• Task objective:
Copy out the complete listing, word for word.
-*-
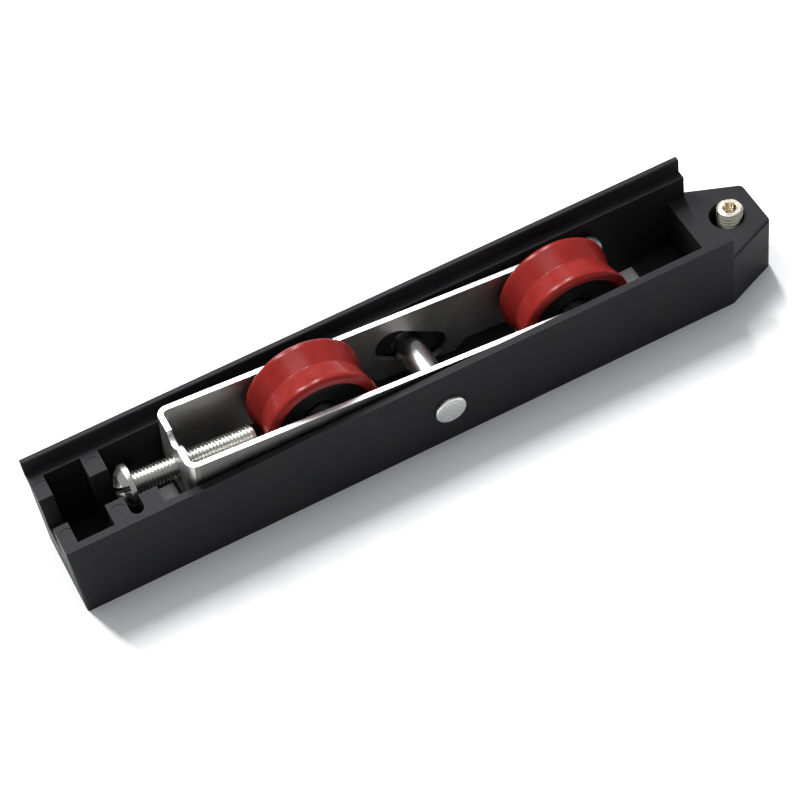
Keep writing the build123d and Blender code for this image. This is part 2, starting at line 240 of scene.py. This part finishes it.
LOOKS = {
    "black_nylon": black_nylon(),
    "zinc_strip": steel("zinc_strip", (0.62, 0.62, 0.61), 0.40, (0.12, 1, 1), (0.68, 0.67, 0.62)),
    # painted highlight: the bracket's upward cut edges are drawn brighter than the strip
    "zinc_edge_painted_highlight": steel("zinc_edge_painted_highlight", (0.86, 0.86, 0.86), 0.42, (1, 1, 1), (0.8, 0.8, 0.78)),
    # painted shade: the outer sides of the bracket's legs are drawn darker than the strip
    "zinc_outside_painted_shade": steel("zinc_outside_painted_shade", (0.16, 0.16, 0.155), 0.42, (0.12, 1, 1), (0.22, 0.22, 0.2)),
    "zinc_screw": steel("zinc_screw", (0.72, 0.72, 0.68), 0.27, (1, 1, 1), (0.76, 0.74, 0.66), 0.002),
    "rivet_steel": steel("rivet_steel", (0.80, 0.80, 0.79), 0.24, (1, 0.2, 1), lines=0.002),
    "nickel_screw": steel("nickel_screw", (0.70, 0.65, 0.55), 0.22, (1, 1, 1), (0.76, 0.69, 0.55), 0.002),
    "red_nylon": red_nylon(),
    "black_cover": black_cover(),
    "bearing_steel": steel("bearing_steel", (0.55, 0.56, 0.58), 0.22),
    "ball_steel": steel("ball_steel", (0.72, 0.73, 0.75), 0.10, lines=0.001),
}


# ---------------------------------------------------------------- mesh tools
def finish_mesh(name, mesh, slot, body, replaced, sharp):
    """Link the mesh as the piece that stands for a CAD node, on its body and in its material."""
    piece = bpy.data.objects.new(name, mesh)
    bpy.context.scene.collection.objects.link(piece)
    shade(mesh, sharp)
    mesh.materials.clear()
    mesh.materials.append(LOOKS[slot])
    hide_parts(replaced)
    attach(piece, body)


def shade(mesh, sharp):
    """Smooth shading with edges over this angle kept sharp."""
    work = bmesh.new()
    work.from_mesh(mesh)
    limit = math.radians(sharp)
    for face in work.faces:
        face.smooth = True
    for edge in work.edges:
        edge.smooth = len(edge.link_faces) == 2 and edge.calc_face_angle(0.0) < limit
    work.to_mesh(mesh)
    work.free()


def mesh_from(name, points, faces, place):
    """A mesh of points given in a place's own frame, its faces turned outwards."""
    mesh = bpy.data.meshes.new(name)
    mesh.from_pydata([place @ Vector(p) for p in points], [], faces)
    mesh.validate()
    work = bmesh.new()
    work.from_mesh(mesh)
    bmesh.ops.recalc_face_normals(work, faces=work.faces)
    work.to_mesh(mesh)
    work.free()
    return mesh


def rounded(corners, steps=5):
    """A closed profile of (radius, along, fillet) corners with every fillet drawn as an arc."""
    line = []
    for index, (x, y, fillet) in enumerate(corners):
        here = Vector((x, y))
        before = Vector(corners[index - 1][:2]) - here
        after = Vector(corners[(index + 1) % len(corners)][:2]) - here
        if fillet <= 0:
            line.append(here)
            continue
        half = before.angle(after) / 2
        reach = min(fillet / math.tan(half), before.length * 0.49, after.length * 0.49)
        radius = reach * math.tan(half)
        centre = here + (before.normalized() + after.normalized()).normalized() * (radius / math.sin(half))
        start = here + before.normalized() * reach - centre
        end = here + after.normalized() * reach - centre
        sweep = start.angle_signed(end)
        for step in range(steps + 1):
            turned = start.copy()
            turned.rotate(Matrix.Rotation(-sweep * step / steps, 2))
            line.append(centre + turned)
    return [(p.x, p.y) for p in line]


def lathe(name, profile, place, segments=128):
    """A closed (radius, along) profile turned about the place's Y axis."""
    count = len(profile)
    points, faces = [], []
    for step in range(segments):
        angle = 2 * math.pi * step / segments
        for radius, along in profile:
            points.append((radius * math.cos(angle), along, radius * math.sin(angle)))
    for step in range(segments):
        ahead = (step + 1) % segments
        for index in range(count):
            beside = (index + 1) % count
            a, b = step * count, ahead * count
            faces.append((a + index, a + beside, b + beside, b + index))
    return mesh_from(name, points, faces, place)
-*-
• Full output:
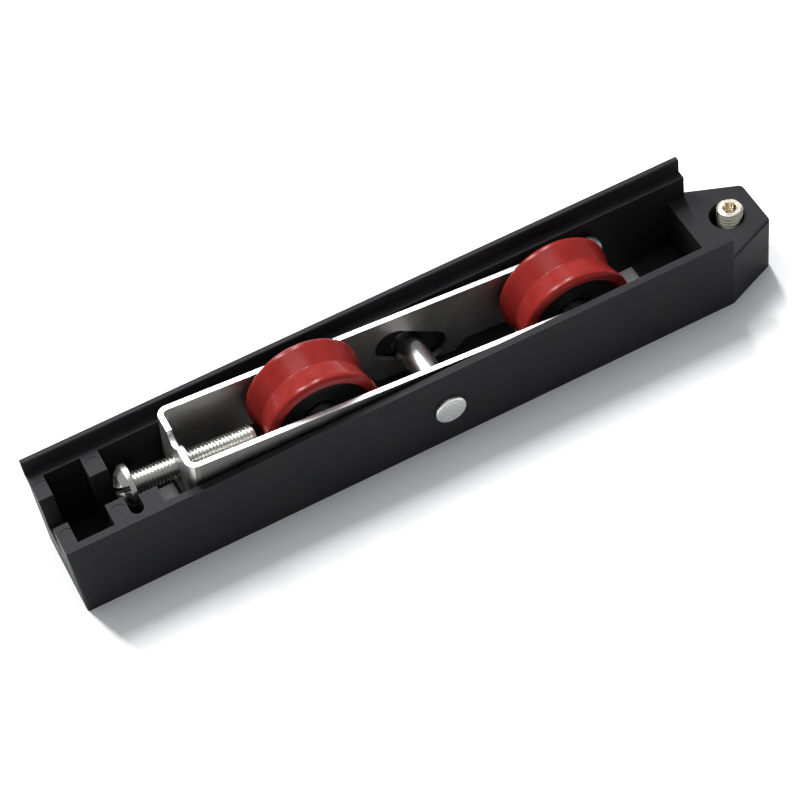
Keep writing the build123d and Blender code for this image. This is part 2, starting at line 240 of scene.py. This part finishes it.
LOOKS = {
    "black_nylon": black_nylon(),
    "zinc_strip": steel("zinc_strip", (0.62, 0.62, 0.61), 0.40, (0.12, 1, 1), (0.68, 0.67, 0.62)),
    # painted highlight: the bracket's upward cut edges are drawn brighter than the strip
    "zinc_edge_painted_highlight": steel("zinc_edge_painted_highlight", (0.86, 0.86, 0.86), 0.42, (1, 1, 1), (0.8, 0.8, 0.78)),
    # painted shade: the outer sides of the bracket's legs are drawn darker than the strip
    "zinc_outside_painted_shade": steel("zinc_outside_painted_shade", (0.16, 0.16, 0.155), 0.42, (0.12, 1, 1), (0.22, 0.22, 0.2)),
    "zinc_screw": steel("zinc_screw", (0.72, 0.72, 0.68), 0.27, (1, 1, 1), (0.76, 0.74, 0.66), 0.002),
    "rivet_steel": steel("rivet_steel", (0.80, 0.80, 0.79), 0.24, (1, 0.2, 1), lines=0.002),
    "nickel_screw": steel("nickel_screw", (0.70, 0.65, 0.55), 0.22, (1, 1, 1), (0.76, 0.69, 0.55), 0.002),
    "red_nylon": red_nylon(),
    "black_cover": black_cover(),
    "bearing_steel": steel("bearing_steel", (0.55, 0.56, 0.58), 0.22),
    "ball_steel": steel("ball_steel", (0.72, 0.73, 0.75), 0.10, lines=0.001),
}


# ---------------------------------------------------------------- mesh tools
def finish_mesh(name, mesh, slot, body, replaced, sharp):
    """Link the mesh as the piece that stands for a CAD node, on its body and in its material."""
    piece = bpy.data.objects.new(name, mesh)
    bpy.context.scene.collection.objects.link(piece)
    shade(mesh, sharp)
    mesh.materials.clear()
    mesh.materials.append(LOOKS[slot])
    hide_parts(replaced)
    attach(piece, body)


def shade(mesh, sharp):
    """Smooth shading with edges over this angle kept sharp."""
    work = bmesh.new()
    work.from_mesh(mesh)
    limit = math.radians(sharp)
    for face in work.faces:
        face.smooth = True
    for edge in work.edges:
        edge.smooth = len(edge.link_faces) == 2 and edge.calc_face_angle(0.0) < limit
    work.to_mesh(mesh)
    work.free()


def mesh_from(name, points, faces, place):
    """A mesh of points given in a place's own frame, its faces turned outwards."""
    mesh = bpy.data.meshes.new(name)
    mesh.from_pydata([place @ Vector(p) for p in points], [], faces)
    mesh.validate()
    work = bmesh.new()
    work.from_mesh(mesh)
    bmesh.ops.recalc_face_normals(work, faces=work.faces)
    work.to_mesh(mesh)
    work.free()
    return mesh


def rounded(corners, steps=5):
    """A closed profile of (radius, along, fillet) corners with every fillet drawn as an arc."""
    line = []
    for index, (x, y, fillet) in enumerate(corners):
        here = Vector((x, y))
        before = Vector(corners[index - 1][:2]) - here
        after = Vector(corners[(index + 1) % len(corners)][:2]) - here
        if fillet <= 0:
            line.append(here)
            continue
        half = before.angle(after) / 2
        reach = min(fillet / math.tan(half), before.length * 0.49, after.length * 0.49)
        radius = reach * math.tan(half)
        centre = here + (before.normalized() + after.normalized()).normalized() * (radius / math.sin(half))
        start = here + before.normalized() * reach - centre
        end = here + after.normalized() * reach - centre
        sweep = start.angle_signed(end)
        for step in range(steps + 1):
            turned = start.copy()
            turned.rotate(Matrix.Rotation(-sweep * step / steps, 2))
            line.append(centre + turned)
    return [(p.x, p.y) for p in line]


def lathe(name, profile, place, segments=128):
    """A closed (radius, along) profile turned about the place's Y axis."""
    count = len(profile)
    points, faces = [], []
    for step in range(segments):
        angle = 2 * math.pi * step / segments
        for radius, along in profile:
            points.append((radius * math.cos(angle), along, radius * math.sin(angle)))
    for step in range(segments):
        ahead = (step + 1) % segments
        for index in range(count):
            beside = (index + 1) % count
            a, b = step * count, ahead * count
            faces.append((a + index, a + beside, b + beside, b + index))
    return mesh_from(name, points, faces, place)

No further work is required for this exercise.